As regular readers of this blog know by now, my interest in exploring the experience of being othered in America caused me to turn to minority writers, largely black folks. I ate up James Baldwin and Malcolm X, and did the translations in my head. They felt like outsiders in ways A, B and C; I felt like an outsider in ways D, E and F. These black writers and activists were like godparents to me, and I wondered why there were comparatively few such Asian American voices.

I’ve been thinking back to these experiences as I’ve been reading about the Asian American affirmative action wars at Harvard . I think it’s a fascinating situation because you have large and vocal groups of people who are part of the same broad ethnic category on different sides of an issue that is sacred to progressives. Among other things, this situation highlights that ethnic groups don’t march in monolith and they don’t always and easily line up with progressive positions.

I’m a bit skeptical of the progressive claims that the Asian Americans against affirmative action are simply being duped by white conservatives like Edward Blum (although I find Blum a pretty odious figure). The main reason for my skepticism is that a big part of the diversity progressive credo is to listen to people of color and their analysis of the situation. If we progressives only want to listen when those communities hold progressive positions and insist on claiming that conservative views among minorities are somehow inevitably the result of manipulation, then we can rightly be accused of only wanting to listen to ourselves in various accents. 

Generally speaking, I am a supporter of affirmative action in a "thumb on the scale" sense, meaning that I don’t like the idea of strict quotas, but I do think it is important for various sectors (higher education, the corporate world, Hollywood) to be proactive about addressing underrepresentation of minorities and historic oppression. It is important for a diverse society to have diverse leadership and diverse representation, although I think these values need to be balanced with other values.

Diversity progressives like me generally think that oppression and underrepresentation go hand in hand, meaning that where there is smoke (underrepresentation), there is fire (oppression).

This generally fits neatly into other categories that diversity progressives like to use: white folks and people of color. The logic goes, white people do the oppressing through racism, people of color experience it and are not only personally hurt by it but also shut out of important arenas like elite higher education. 

If this logic model holds, how then do we regard the situation at Harvard and other elite universities, where one group that is subject to racism (Asian-Americans) is way overrepresented and other groups subject to racism (African-Americans and Latinos) are woefully under-represented?

Amongst other things, I think the case reveals that the two-dimensional take on identity politics -- racism and white supremacy act on racial minorities in ways that create clear fault lines and simple solidarity blocks (like people of color vs white people) – is simply not true to reality.  

The world is (thankfully) both more interesting and complicated than that. It is important to remember that the category "people of color" includes the vast majority of the human race – just about everybody outside of the white populations of Europe, the United States, Australia, Canada and New Zealand. The category Asian American includes people who hail from nearly 50 nations, many of which are sworn enemies.
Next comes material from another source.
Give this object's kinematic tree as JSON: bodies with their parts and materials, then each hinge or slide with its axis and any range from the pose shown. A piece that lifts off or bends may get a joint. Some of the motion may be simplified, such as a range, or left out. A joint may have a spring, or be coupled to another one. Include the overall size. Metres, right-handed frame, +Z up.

There is a measure of usefulness in using these categories, but only if we recognize that they are shorthand and conceal all sorts of internal differences.
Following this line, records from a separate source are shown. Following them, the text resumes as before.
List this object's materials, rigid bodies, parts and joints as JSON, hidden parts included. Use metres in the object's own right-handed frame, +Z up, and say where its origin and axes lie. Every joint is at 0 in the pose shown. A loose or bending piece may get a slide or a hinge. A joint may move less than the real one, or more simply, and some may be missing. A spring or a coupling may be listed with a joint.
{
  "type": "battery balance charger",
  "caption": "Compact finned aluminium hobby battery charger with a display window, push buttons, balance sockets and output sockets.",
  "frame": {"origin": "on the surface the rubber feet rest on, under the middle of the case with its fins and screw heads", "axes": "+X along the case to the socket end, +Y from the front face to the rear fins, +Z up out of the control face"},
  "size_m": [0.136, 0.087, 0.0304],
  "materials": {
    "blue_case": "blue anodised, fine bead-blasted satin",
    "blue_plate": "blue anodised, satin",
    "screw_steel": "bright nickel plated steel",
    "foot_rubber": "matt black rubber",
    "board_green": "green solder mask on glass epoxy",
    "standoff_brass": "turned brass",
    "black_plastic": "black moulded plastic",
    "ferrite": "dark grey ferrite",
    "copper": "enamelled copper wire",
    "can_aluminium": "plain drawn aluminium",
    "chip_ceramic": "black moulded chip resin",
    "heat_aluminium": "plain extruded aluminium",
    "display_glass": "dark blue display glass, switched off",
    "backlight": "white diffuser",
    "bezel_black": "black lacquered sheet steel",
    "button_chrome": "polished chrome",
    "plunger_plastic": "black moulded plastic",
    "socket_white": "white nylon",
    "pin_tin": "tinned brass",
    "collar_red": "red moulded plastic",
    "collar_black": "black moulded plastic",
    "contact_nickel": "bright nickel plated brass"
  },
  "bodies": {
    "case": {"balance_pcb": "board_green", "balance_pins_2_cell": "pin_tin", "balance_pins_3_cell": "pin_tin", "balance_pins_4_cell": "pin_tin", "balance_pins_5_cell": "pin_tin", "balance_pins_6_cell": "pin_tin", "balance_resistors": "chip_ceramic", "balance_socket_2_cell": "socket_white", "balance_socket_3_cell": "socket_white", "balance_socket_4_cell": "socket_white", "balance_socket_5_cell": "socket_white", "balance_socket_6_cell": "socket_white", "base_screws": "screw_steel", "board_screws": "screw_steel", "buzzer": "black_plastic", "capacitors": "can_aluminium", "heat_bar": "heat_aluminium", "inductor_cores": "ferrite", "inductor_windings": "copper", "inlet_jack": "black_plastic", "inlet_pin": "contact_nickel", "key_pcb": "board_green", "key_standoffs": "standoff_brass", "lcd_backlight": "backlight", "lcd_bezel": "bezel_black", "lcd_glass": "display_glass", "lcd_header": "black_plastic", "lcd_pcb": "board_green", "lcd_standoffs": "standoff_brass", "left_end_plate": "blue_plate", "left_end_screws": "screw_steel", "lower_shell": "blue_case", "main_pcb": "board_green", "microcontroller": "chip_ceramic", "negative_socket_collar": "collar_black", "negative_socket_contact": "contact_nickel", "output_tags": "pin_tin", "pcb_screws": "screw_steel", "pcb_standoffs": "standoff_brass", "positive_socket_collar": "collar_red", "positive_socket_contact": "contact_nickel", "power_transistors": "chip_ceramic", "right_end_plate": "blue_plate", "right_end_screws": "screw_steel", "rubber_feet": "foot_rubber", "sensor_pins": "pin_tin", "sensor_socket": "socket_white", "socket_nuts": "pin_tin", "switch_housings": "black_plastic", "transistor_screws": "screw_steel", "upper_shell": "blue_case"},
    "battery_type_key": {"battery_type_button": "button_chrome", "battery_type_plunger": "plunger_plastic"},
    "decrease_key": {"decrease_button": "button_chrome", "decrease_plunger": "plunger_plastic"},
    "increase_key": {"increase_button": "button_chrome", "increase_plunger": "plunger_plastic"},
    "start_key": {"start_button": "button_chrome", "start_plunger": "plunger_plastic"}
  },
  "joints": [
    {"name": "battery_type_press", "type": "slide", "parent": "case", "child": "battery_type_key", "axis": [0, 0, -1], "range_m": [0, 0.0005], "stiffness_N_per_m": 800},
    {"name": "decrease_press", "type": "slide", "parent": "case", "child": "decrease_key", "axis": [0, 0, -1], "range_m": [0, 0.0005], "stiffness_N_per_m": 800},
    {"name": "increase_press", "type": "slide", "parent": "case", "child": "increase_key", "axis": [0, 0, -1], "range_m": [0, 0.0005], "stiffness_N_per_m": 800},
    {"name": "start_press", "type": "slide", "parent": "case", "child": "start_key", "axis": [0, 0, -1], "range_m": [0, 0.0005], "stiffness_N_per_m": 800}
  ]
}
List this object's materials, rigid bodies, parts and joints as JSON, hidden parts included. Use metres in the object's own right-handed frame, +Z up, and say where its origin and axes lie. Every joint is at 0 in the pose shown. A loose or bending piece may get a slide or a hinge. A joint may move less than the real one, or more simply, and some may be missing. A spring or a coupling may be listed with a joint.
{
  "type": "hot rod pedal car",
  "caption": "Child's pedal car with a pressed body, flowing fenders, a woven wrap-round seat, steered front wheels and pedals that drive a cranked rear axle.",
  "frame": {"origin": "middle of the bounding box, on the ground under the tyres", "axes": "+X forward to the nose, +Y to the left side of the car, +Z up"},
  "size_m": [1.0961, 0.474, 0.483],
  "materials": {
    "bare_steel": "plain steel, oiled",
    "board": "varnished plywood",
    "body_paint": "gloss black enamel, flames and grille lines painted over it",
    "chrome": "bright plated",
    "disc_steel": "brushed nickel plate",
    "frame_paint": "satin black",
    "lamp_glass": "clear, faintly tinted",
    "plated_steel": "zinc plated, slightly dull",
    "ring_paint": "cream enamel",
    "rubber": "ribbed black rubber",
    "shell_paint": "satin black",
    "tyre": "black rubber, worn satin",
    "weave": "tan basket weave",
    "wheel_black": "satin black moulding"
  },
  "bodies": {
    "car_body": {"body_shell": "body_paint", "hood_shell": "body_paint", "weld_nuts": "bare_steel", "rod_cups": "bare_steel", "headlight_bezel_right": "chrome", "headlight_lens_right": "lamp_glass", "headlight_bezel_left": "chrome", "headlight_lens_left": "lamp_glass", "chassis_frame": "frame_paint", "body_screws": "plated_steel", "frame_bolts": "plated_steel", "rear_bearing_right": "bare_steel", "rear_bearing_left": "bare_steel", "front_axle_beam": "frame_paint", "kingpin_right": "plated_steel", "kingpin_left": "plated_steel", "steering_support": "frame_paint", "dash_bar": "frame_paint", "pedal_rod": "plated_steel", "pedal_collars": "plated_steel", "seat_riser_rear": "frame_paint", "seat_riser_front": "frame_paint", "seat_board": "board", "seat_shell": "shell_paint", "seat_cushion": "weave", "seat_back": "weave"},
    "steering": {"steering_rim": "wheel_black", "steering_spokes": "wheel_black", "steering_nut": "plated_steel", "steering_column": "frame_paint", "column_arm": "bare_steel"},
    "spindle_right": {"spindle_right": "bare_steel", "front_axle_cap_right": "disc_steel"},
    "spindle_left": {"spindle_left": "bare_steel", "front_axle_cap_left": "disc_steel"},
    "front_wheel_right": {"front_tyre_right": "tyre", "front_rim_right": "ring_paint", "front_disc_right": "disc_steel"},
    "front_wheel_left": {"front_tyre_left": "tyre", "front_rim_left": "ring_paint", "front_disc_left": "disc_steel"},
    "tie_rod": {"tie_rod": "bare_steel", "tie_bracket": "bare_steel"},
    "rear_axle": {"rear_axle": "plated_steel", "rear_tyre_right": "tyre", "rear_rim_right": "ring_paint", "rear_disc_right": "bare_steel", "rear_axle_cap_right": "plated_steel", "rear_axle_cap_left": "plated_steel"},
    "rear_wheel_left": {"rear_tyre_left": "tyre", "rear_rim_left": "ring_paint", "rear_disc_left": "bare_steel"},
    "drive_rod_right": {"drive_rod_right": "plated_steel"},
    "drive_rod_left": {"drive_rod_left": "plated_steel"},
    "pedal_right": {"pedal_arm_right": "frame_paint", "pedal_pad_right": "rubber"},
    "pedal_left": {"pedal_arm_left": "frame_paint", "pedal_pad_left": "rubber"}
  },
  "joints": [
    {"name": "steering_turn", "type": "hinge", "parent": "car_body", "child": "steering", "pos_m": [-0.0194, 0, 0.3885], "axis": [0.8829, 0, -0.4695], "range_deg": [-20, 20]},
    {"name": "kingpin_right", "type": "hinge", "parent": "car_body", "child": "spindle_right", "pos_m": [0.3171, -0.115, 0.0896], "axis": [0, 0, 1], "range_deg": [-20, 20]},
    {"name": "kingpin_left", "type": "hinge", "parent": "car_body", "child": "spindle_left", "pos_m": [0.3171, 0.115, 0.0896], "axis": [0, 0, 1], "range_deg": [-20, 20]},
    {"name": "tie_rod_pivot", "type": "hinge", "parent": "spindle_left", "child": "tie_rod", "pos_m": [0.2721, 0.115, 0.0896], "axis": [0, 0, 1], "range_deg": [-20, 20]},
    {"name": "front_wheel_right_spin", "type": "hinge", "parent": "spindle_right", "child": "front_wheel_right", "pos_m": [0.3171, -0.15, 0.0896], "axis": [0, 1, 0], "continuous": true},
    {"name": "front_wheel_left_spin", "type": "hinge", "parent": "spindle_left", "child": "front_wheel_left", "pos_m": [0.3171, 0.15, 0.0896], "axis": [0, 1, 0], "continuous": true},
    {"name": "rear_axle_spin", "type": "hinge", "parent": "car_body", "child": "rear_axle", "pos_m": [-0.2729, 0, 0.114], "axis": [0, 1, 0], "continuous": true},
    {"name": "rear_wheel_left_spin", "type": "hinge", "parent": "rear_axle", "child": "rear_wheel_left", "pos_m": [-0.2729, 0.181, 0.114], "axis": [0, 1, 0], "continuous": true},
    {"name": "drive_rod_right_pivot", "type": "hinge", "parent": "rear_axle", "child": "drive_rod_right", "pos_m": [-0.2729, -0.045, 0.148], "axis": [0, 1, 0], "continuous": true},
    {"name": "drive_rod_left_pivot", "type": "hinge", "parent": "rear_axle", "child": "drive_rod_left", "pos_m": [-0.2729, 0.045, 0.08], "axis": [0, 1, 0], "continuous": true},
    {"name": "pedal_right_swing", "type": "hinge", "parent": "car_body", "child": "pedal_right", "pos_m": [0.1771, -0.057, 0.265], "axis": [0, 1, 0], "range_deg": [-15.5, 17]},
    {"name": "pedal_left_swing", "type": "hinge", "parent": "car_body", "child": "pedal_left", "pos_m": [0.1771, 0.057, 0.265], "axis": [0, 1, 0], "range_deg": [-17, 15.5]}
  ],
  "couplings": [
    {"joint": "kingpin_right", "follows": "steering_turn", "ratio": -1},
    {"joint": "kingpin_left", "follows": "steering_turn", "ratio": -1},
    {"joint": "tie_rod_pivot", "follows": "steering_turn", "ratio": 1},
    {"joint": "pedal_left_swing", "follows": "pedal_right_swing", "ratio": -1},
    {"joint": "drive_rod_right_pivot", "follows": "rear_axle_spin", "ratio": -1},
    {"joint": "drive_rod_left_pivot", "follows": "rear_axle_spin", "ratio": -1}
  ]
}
Situations where Asian Americans find themselves on opposite sides, like affirmative action at elite universities, are an opportunity to explore the fascinating internal complications of categories like "Asian American" and "people of color," and the diverse ways that racism affects various minority communities.

African Americans, for example, are underrepresented at elite universities. This is a problem and it needs to be addressed – both in the admissions process at those universities (for which I support some version of affirmative action short of strict quotas) and, more importantly, upstream, in the stunningly unjust manner in which public schools are funded.

But African Americans are not especially underrepresented in broader American culture. Sports, music, fashion, literature, film, television – everywhere you turn, black people are contributing, making life better and more interesting for all of us.

Asian Americans, on the other hand, have only recently broken through in these cultural arenas, at least in appreciable numbers and visible ways.

My advocacy/activist take on the affirmative action question is that Harvard ought to make sure that all racial groups in the United States are reasonably represented, both for the educational experience of its students and also because Harvard graduates a disproportionate number of elite leaders for our society, and a multicultural society needs a multicultural cast of leaders. Somehow, Harvard has to figure out how to shape racially diverse classes in a manner that doesn’t downgrade the "personality rating" of Asian Americans in the admissions process, which, if it’s true, is deeply offensive.

Hollywood, for its part, needs to make more films like The Joy Luck Club (which I liked a lot better than Crazy Rich Asians).    

But I think the more interesting questions are in those grey, complicated areas: how and why does racism affect various minority groups so differently (lots of Asian Americans in elite higher ed, not so many visibly in the culture; fewer African Americans at top universities, lots of representation in the culture).

What factors other than racism, such as community expectations, might be at play?

These are the questions that don’t lend themselves to easy answers or binary positions, but rather to rigorous research and deep thinking - the work that intellectuals are best suited to do.